Result: Recovery becomes an operational workflow instead of a heroic reconstruction effort.
Learning: The pattern is not “back up Terraform.” The pattern is to make the state backend observable and recoverable because deployment automation depends on it.
Where It Breaks
| Failure mode | Why it hurts | Control |
|---|---|---|
| One giant state file | Every change waits on one lock and every mistake has broad blast radius | Split by environment, platform layer, or ownership boundary |
| Too many tiny states | Dependencies move into fragile outputs and manual ordering | Define stable interfaces and document apply order |
| CI has unrestricted state access | A compromised pipeline can read or mutate production metadata | Use scoped credentials and separate plan from apply permissions |
| No backend versioning | Corruption or accidental writes become hard to unwind | Enable version retention and test restore steps |
| Manual console changes | State no longer matches reality | Detect drift and decide whether to import, revert, or codify |
| Force unlock as habit | Real applies can be interrupted and state can be damaged | Require operator checks before force unlock |
What to Do Next
Problem: Terraform state is often treated as a passive file even though production deployment workflows depend on it for planning, locking, and reconciliation.
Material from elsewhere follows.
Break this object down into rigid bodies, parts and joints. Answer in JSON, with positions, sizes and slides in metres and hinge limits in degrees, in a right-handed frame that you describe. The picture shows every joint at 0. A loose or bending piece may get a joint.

Solution: Promote state to a first-class platform dependency. Put it in remote durable storage, serialize writes, restrict access, version every snapshot, and design state boundaries around blast radius.
Proof: The evidence comes from documented Terraform behavior and established control plane patterns: state maps code to real resources, providers persist computed values, shared mutation needs locking, and recoverable systems need versioned durable data.
Action: Audit every production workspace this week. For each one, answer five questions: who can read state, who can write state, where versions are retained, how locks are enforced, and how the team restores a known-good snapshot after a bad apply.